Il risveglio dell’attesa
1) L’«Avvento» nella esperienza cristiana è attesa dell’«evento» apportatore della grande «novità» dei nuovi cieli e di una terra nuova (2Pt 3,13; Ap 21,1-5) oltre l’ingiustizia, il dolore e la morte. Attesa legata alla venuta gloriosa di Colui che, come canta il Prefazio primo dell’Avvento, è già venuto nella debolezza della carne e continua a venire nascosto in una pagina, in un pane e in un povero, a rinnovare il volto dell’uomo e della storia. Egli, il preannunciato dai profeti, il generato da Maria e l’indicato dal Battista. Avvento è pertanto il tempo del risveglio della coscienza ecclesiale al chi e al che cosa attendiamo, è nascita di una singolare figura di umanità i cui tratti iniziano a essere delineati dalla prima e dalla terza lettura di questo inizio di Avvento.

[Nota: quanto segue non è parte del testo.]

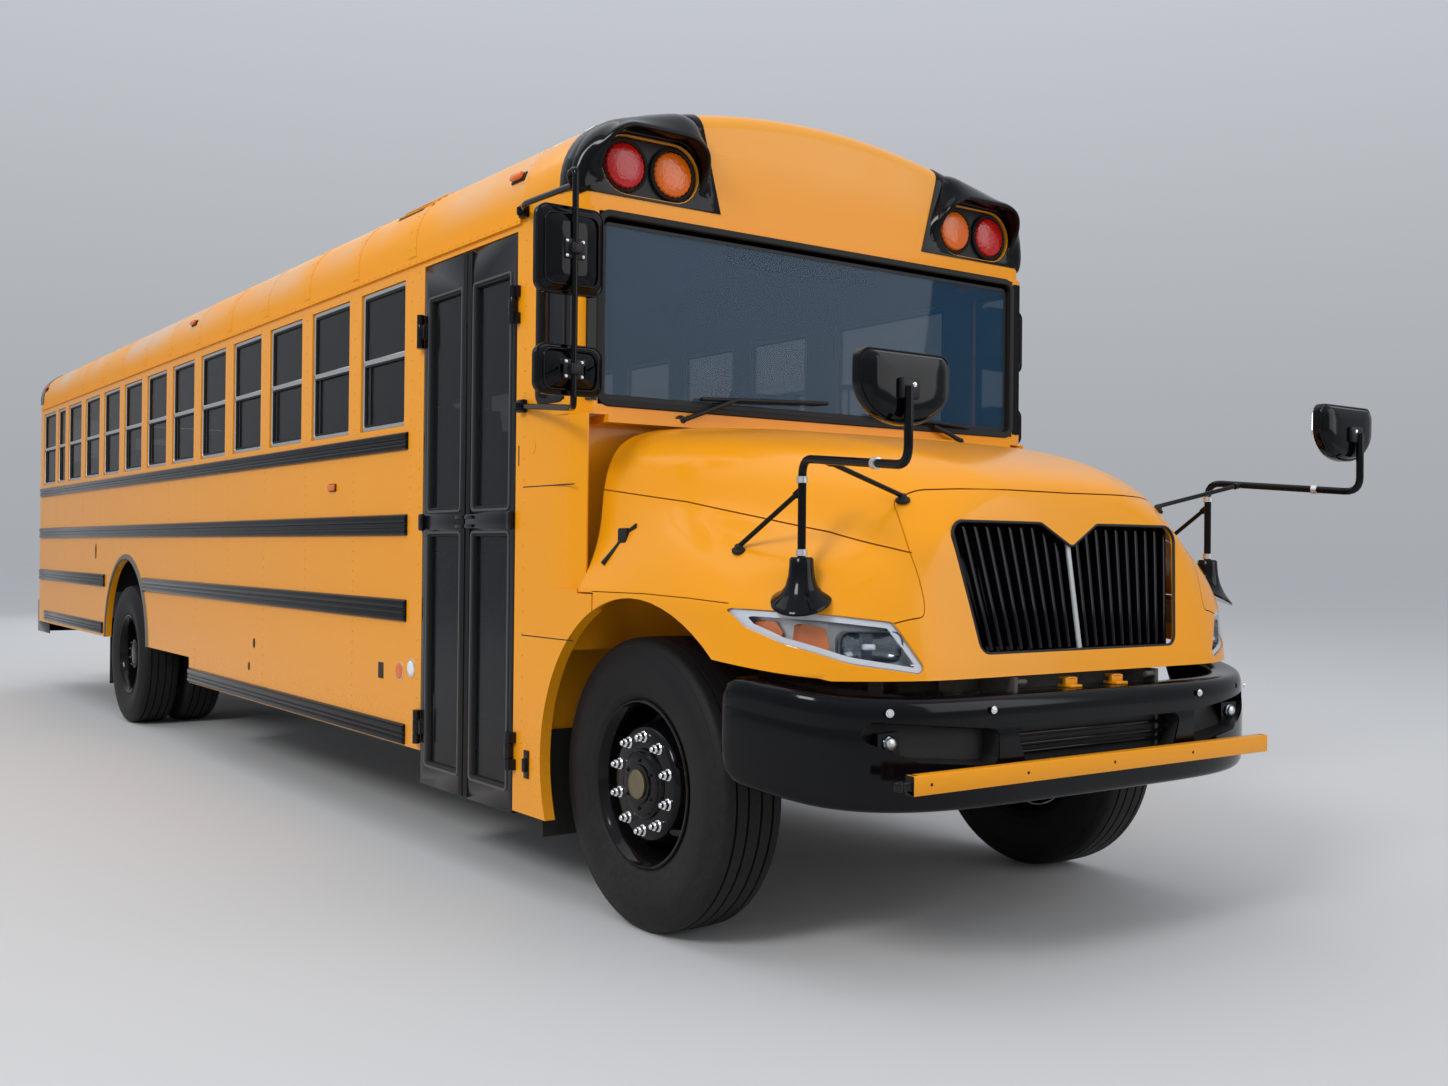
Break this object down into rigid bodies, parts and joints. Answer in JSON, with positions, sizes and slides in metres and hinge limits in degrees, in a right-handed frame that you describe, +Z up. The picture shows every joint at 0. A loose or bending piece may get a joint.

2) Il primo brano, introdotto tardivamente nell’opera di Geremia e debitore del pensiero di Zaccaria (Zc 4,1-4; 6,9-14), esprime bene il concetto di «avvento» nella tradizione ebraica riassumibile nei principi della realtà, della speranza e dell’attesa. Il «non avvento», vale a dire la delusione per il mancato «esodo in loco» dall’ingiustizia e dalla non pace, lo sfondo è dato da Giuda e da Gerusalemme al tempo di Zorobabele, è chiamato dalla voce della profezia a convertirsi in speranza aprendo il presente all’attesa di un «germoglio giusto» in cui le «promesse di bene» di Dio diverranno sì (cfr 2 Cor 1,20) e Gerusalemme, rivestita della sua giustizia, «sarà chiamata: Signore – nostra – giustizia», sua adempiuta icona. L’identico dinamismo lo ritroviamo nel brano evangelico lucano, una iniziazione a come abitare il tempo della catastrofe storica e cosmica, ultima e penultima: in piedi e con uno sguardo verso l’alto resi capaci di cogliere l’oltre della distruzione, il Veniente e la sua liberazione attesi in una vigilanza orante e leggera, non appesantiti e non distratti dal fardello della cattiva relazione con la tavola, con il sesso, con l’avere, con il potere e con il sapere.
3) L’attualità di questo discorso si impone da sola nel tempo, almeno in parte, della «dittatura del presente» recisa la radice dei racconti di senso del passato e orfani della speranza del futuro (M. Augé). La lezione della liturgia è evidente ed è un invito a divenire «umanità dell’avvento» nei giorni del «non avvento»: umanità del no al così stanno le cose, umanità del sì al così saranno le cose secondo la promessa e umanità del coraggio nella tribolazione del divenire già ora segni del nuovo visibile in uomini, donne e relazioni secondo la parola che ascoltano e il pane che mangiano. Questo non privare la terra della possibilità dell’«evento» di cose altre, è amarla. Ma è davvero così o, come scrive Teillard de Chardin, «saremo costretti ad ammettere che non attendiamo più niente. È assolutamente necessario ravvivare la fiamma» del desiderio del Veniente già ora e dare forma all’uomo nuovo e alla nuova creazione nell’attesa sveglia della sua piena fioritura.